Have you ever struggled to document your students co-op classes? I’ve had a few questions lately from homeschool families who are struggling to do this very thing.

All co-ops have particular elements that make their classes unique and it can be hard to develop a class description for these classes when you weren’t the one teaching your student, but you want to make sure and get all of your students credits on their high school transcripts. I’ve gathered a few questions about co-op classes from a webinar we had and I hope they can help you in some fashion!
If co-op classes don’t issue a transcript, should you still list that as a separate class with a specific description of where they took the classes?

If you do list that, I would list it at the course description but not on the transcript. There is nothing wrong with putting it on the transcript if you choose to use a three-letter acronym; I just don’t think it adds too much, so it might be a cleaner-looking transcript if you leave that off and just put it on the course description.
Our co-op instructor teaching Speech 1 indicated that Speech is not considered an English class but a communication application class. Have you heard of this?

I have heard of that at the college level, but I would suggest to you that she may be over-thinking it.

One time, I met with a family and we talked about taking a computer science class. The dad said that I can’t call that computer science on the transcript since he’s a computer science major and he claims to know what it is. I told him that he’s not teaching it at a college level, but just at a high school level.

Usually, English Speech is considered an English class; I would put it under an elective. To call it a communication application class is unnecessary, so you can call it anything you want. If it’s in a co-op and it’s not with a school, you have all sorts of flexibility.

So what about when co-op classes are disguised? What about when the credit content seems illusive? Here’s a situation from a homeschool family who were going through that very dilemma.
My son took an AP Physics class from someone who has a PhD but the school  doesn't really have acronym to accompany it, how should I document that?

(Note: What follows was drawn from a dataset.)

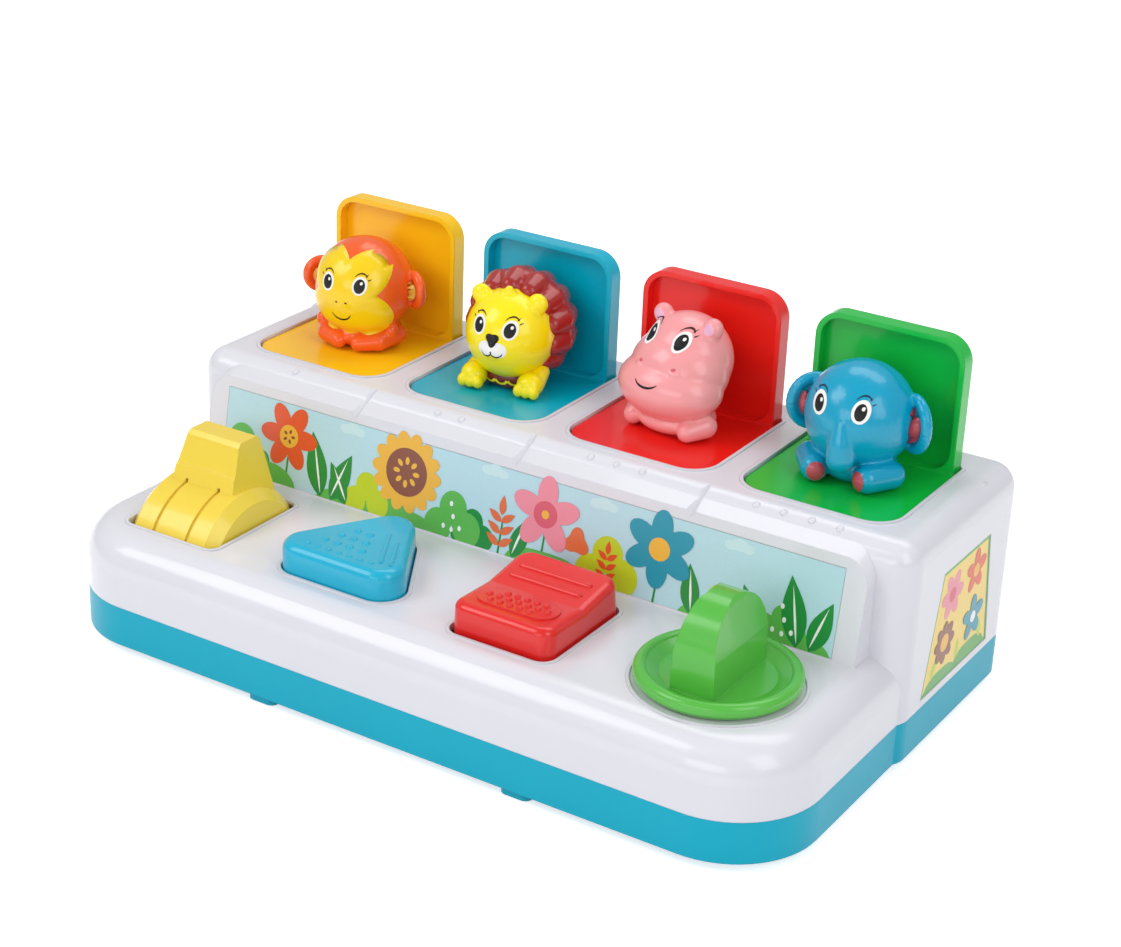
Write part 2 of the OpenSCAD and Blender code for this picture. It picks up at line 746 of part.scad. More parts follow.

In that situation, that is like a homeschool class. It is simply a homeschool co-op class that happen to be online and the parent that taught that homeschool co-op class was a person that happen to have a PhD.

If they give you grades, you can take that under advisement, you might want defer to their judgment and use that grade, but you don’t have to submit those scores for the colleges where you apply because it’s not a school – it was just a homeschool class.

What is your experience with homeschool co-op classes and their documentation?